Repeat every entry in the listing below, exactly.

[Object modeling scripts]
§
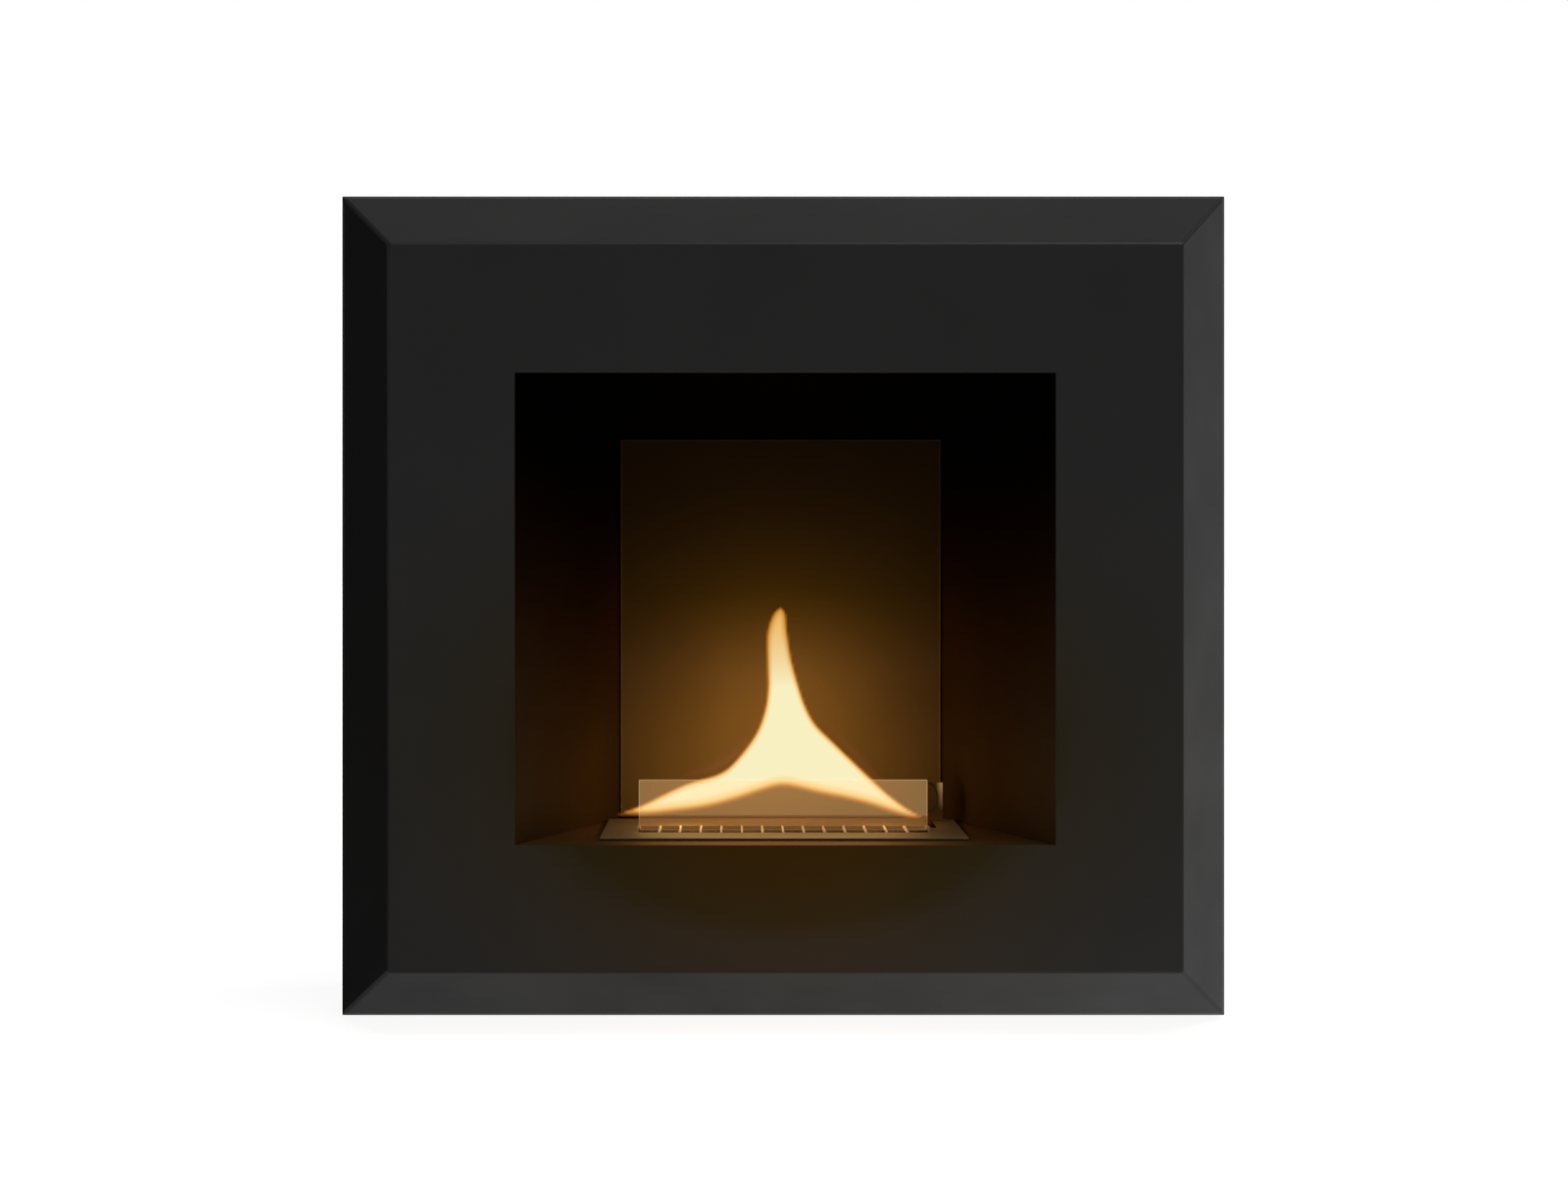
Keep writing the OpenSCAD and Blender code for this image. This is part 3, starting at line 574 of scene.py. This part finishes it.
def turned(bm, levels, place):
    """Closed form of rings. Each level is a radius, plain or by angle, and a height, in mm."""
    rings = []
    for radius, height in levels:
        ring = []
        for k in range(TURN_STEPS):
            angle = math.tau * k / TURN_STEPS
            r = radius(angle) if callable(radius) else radius
            point = Vector((r * math.cos(angle), r * math.sin(angle), height)) * MM
            ring.append(bm.verts.new(place @ point))
        rings.append(ring)
    for ring, following in zip(rings, rings[1:]):
        for k in range(TURN_STEPS):
            j = (k + 1) % TURN_STEPS
            bm.faces.new([ring[k], ring[j], following[j], following[k]])
    bm.faces.new(rings[0])
    bm.faces.new(rings[-1])


def pan_head(head_r, head_h, shank_r, shank_l, recess):
    """Levels of a screw whose domed head stands on z = 0."""
    dome = [(across * head_r, up * head_h) for across, up in PAN_PROFILE]
    return [(shank_r, -shank_l), (shank_r, 0), *dome, (recess, head_h), (recess, PAN_RECESS_FLOOR * head_h)]


def flush_head(head_r, head_h, shank_r, shank_l, recess):
    """Levels of a countersunk screw whose head ends just below z = 0."""
    return [(shank_r, -shank_l), (shank_r, -head_h), (head_r, -FLUSH_SINK - FLUSH_ROUND),
            (head_r - FLUSH_ROUND, -FLUSH_SINK), (recess, -FLUSH_SINK), (recess, -FLUSH_RECESS_FLOOR)]


def place_at(point, outward):
    """Turns +Z to outward and moves the origin to the point."""
    return Matrix.Translation(point) @ Vector(outward).to_track_quat("Z", "Y").to_matrix().to_4x4()


def solid_boxes(node):
    """Lowest and highest corner of each separate solid of a CAD node, in the same order in each run."""
    bm = bmesh.new()
    bm.from_mesh(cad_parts[node].data)
    bmesh.ops.remove_doubles(bm, verts=bm.verts, dist=WELD_WITHIN)
    left, boxes = set(bm.verts), []
    while left:
        group, edge = set(), [left.pop()]
        while edge:
            v = edge.pop()
            group.add(v)
            near = {e.other_vert(v) for e in v.link_edges} & left
            left -= near
            edge += near
        corners = np.array([v.co for v in group])
        boxes.append((Vector(corners.min(0)), Vector(corners.max(0))))
    bm.free()
    return sorted(boxes, key=lambda box: tuple(box[0]))


def side_screw_places():
    """Place and length of each screw in the surround's sides."""
    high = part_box("surround_screws")[1]
    for lo, hi in solid_boxes("surround_screws"):
        middle = (lo + hi) / 2
        side = 1 if middle.x > 0 else -1
        yield place_at((side * high.x, middle.y, middle.z), (side, 0, 0)), (hi.x - lo.x) / MM


def screw_cutter_mesh():
    """What the side screws' seats cut out of the surround."""
    bm = bmesh.new()
    hole_r, seat_r = SHANK_R + SIDE_PLAY, SIDE_HEAD_R + SIDE_PLAY
    for place, _ in side_screw_places():
        turned(bm, [(hole_r, -SIDE_SEAT_IN), (hole_r, -SHEET_T), (seat_r, 0), (seat_r, SIDE_SEAT_PAST)],
               place)
    return bm


def pan_screws(name, node, body, outward, head_r, head_h, shank_r, cross):
    """One piece with all pan-head screws of a node, whose heads end where its solids end."""
    bm = bmesh.new()
    outward = Vector(outward)
    for lo, hi in solid_boxes(node):
        middle = (lo + hi) / 2
        half = abs((hi - lo) @ outward) / 2
        seat = middle + outward * (half - head_h * MM)
        shank_l = 2 * half / MM - head_h
        turned(bm, pan_head(head_r, head_h, shank_r, shank_l, cross_recess(*cross)), place_at(seat, outward))
    finish_screws(name, bm, node, screw_zinc, body)


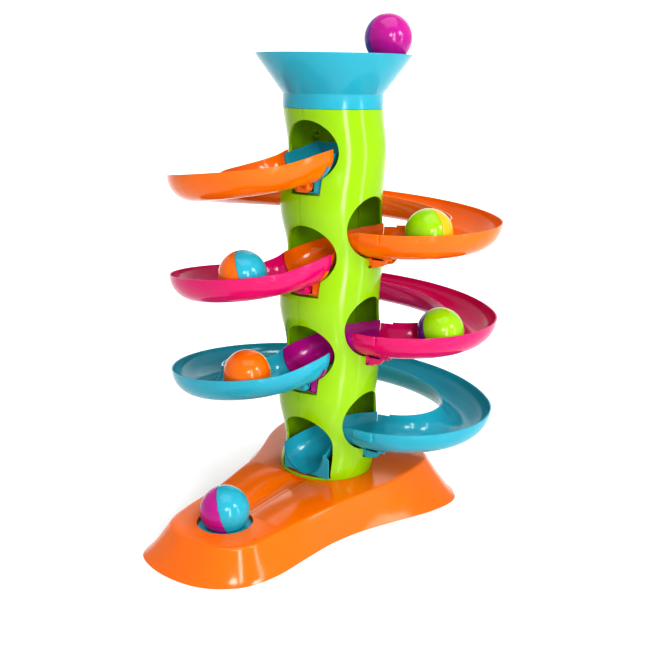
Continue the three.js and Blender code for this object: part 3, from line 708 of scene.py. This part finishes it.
§
In response:
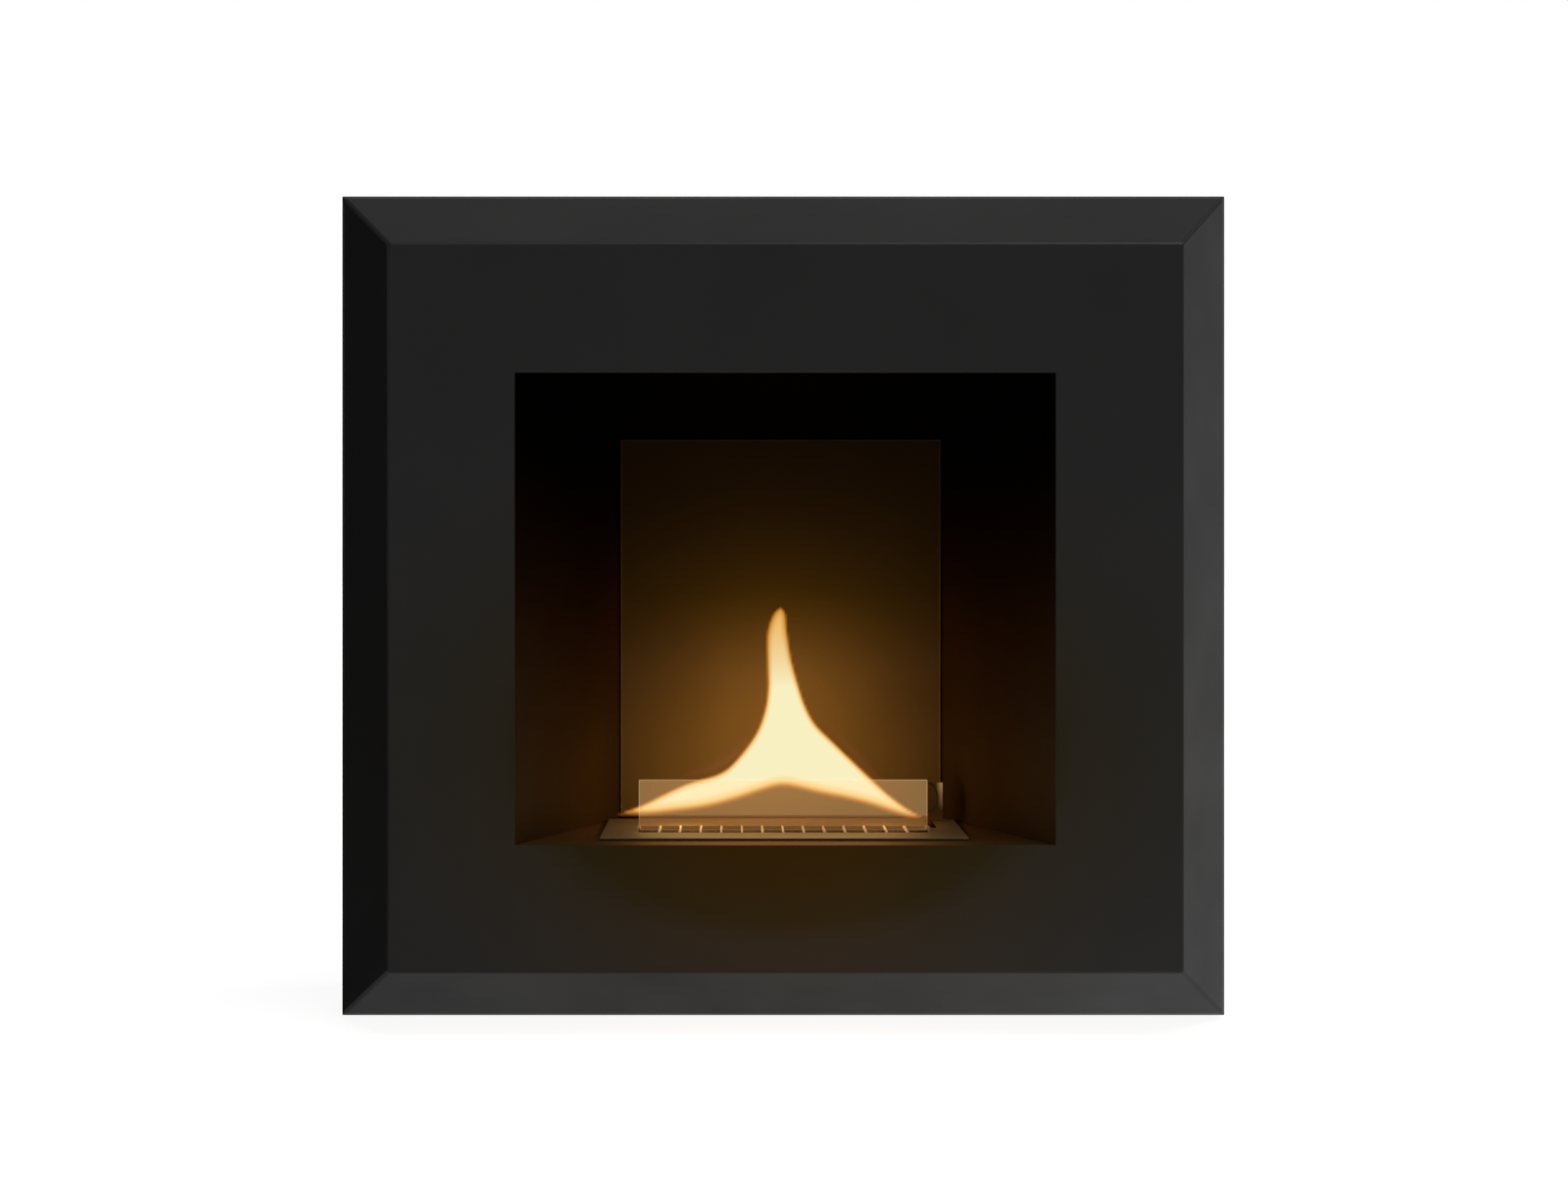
Keep writing the OpenSCAD and Blender code for this image. This is part 3, starting at line 574 of scene.py. This part finishes it.
def turned(bm, levels, place):
    """Closed form of rings. Each level is a radius, plain or by angle, and a height, in mm."""
    rings = []
    for radius, height in levels:
        ring = []
        for k in range(TURN_STEPS):
            angle = math.tau * k / TURN_STEPS
            r = radius(angle) if callable(radius) else radius
            point = Vector((r * math.cos(angle), r * math.sin(angle), height)) * MM
            ring.append(bm.verts.new(place @ point))
        rings.append(ring)
    for ring, following in zip(rings, rings[1:]):
        for k in range(TURN_STEPS):
            j = (k + 1) % TURN_STEPS
            bm.faces.new([ring[k], ring[j], following[j], following[k]])
    bm.faces.new(rings[0])
    bm.faces.new(rings[-1])


def pan_head(head_r, head_h, shank_r, shank_l, recess):
    """Levels of a screw whose domed head stands on z = 0."""
    dome = [(across * head_r, up * head_h) for across, up in PAN_PROFILE]
    return [(shank_r, -shank_l), (shank_r, 0), *dome, (recess, head_h), (recess, PAN_RECESS_FLOOR * head_h)]


def flush_head(head_r, head_h, shank_r, shank_l, recess):
    """Levels of a countersunk screw whose head ends just below z = 0."""
    return [(shank_r, -shank_l), (shank_r, -head_h), (head_r, -FLUSH_SINK - FLUSH_ROUND),
            (head_r - FLUSH_ROUND, -FLUSH_SINK), (recess, -FLUSH_SINK), (recess, -FLUSH_RECESS_FLOOR)]


def place_at(point, outward):
    """Turns +Z to outward and moves the origin to the point."""
    return Matrix.Translation(point) @ Vector(outward).to_track_quat("Z", "Y").to_matrix().to_4x4()


def solid_boxes(node):
    """Lowest and highest corner of each separate solid of a CAD node, in the same order in each run."""
    bm = bmesh.new()
    bm.from_mesh(cad_parts[node].data)
    bmesh.ops.remove_doubles(bm, verts=bm.verts, dist=WELD_WITHIN)
    left, boxes = set(bm.verts), []
    while left:
        group, edge = set(), [left.pop()]
        while edge:
            v = edge.pop()
            group.add(v)
            near = {e.other_vert(v) for e in v.link_edges} & left
            left -= near
            edge += near
        corners = np.array([v.co for v in group])
        boxes.append((Vector(corners.min(0)), Vector(corners.max(0))))
    bm.free()
    return sorted(boxes, key=lambda box: tuple(box[0]))


def side_screw_places():
    """Place and length of each screw in the surround's sides."""
    high = part_box("surround_screws")[1]
    for lo, hi in solid_boxes("surround_screws"):
        middle = (lo + hi) / 2
        side = 1 if middle.x > 0 else -1
        yield place_at((side * high.x, middle.y, middle.z), (side, 0, 0)), (hi.x - lo.x) / MM


def screw_cutter_mesh():
    """What the side screws' seats cut out of the surround."""
    bm = bmesh.new()
    hole_r, seat_r = SHANK_R + SIDE_PLAY, SIDE_HEAD_R + SIDE_PLAY
    for place, _ in side_screw_places():
        turned(bm, [(hole_r, -SIDE_SEAT_IN), (hole_r, -SHEET_T), (seat_r, 0), (seat_r, SIDE_SEAT_PAST)],
               place)
    return bm


def pan_screws(name, node, body, outward, head_r, head_h, shank_r, cross):
    """One piece with all pan-head screws of a node, whose heads end where its solids end."""
    bm = bmesh.new()
    outward = Vector(outward)
    for lo, hi in solid_boxes(node):
        middle = (lo + hi) / 2
        half = abs((hi - lo) @ outward) / 2
        seat = middle + outward * (half - head_h * MM)
        shank_l = 2 * half / MM - head_h
        turned(bm, pan_head(head_r, head_h, shank_r, shank_l, cross_recess(*cross)), place_at(seat, outward))
    finish_screws(name, bm, node, screw_zinc, body)


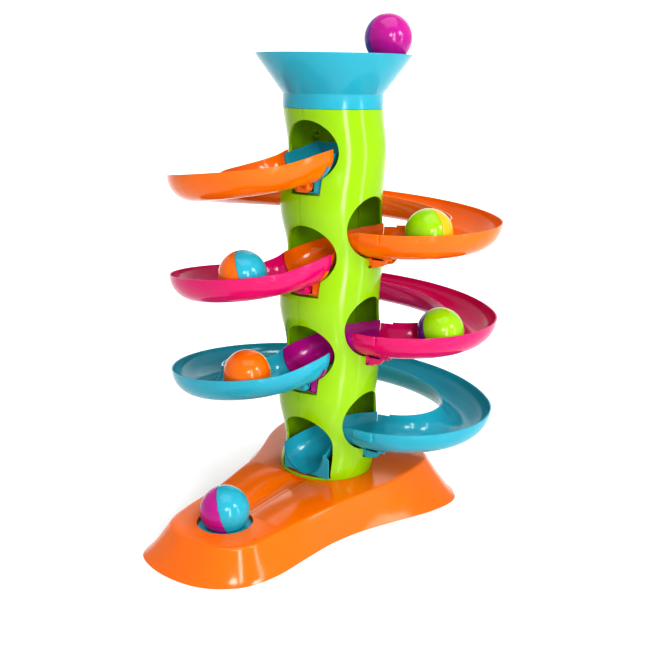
Continue the three.js and Blender code for this object: part 3, from line 708 of scene.py. This part finishes it.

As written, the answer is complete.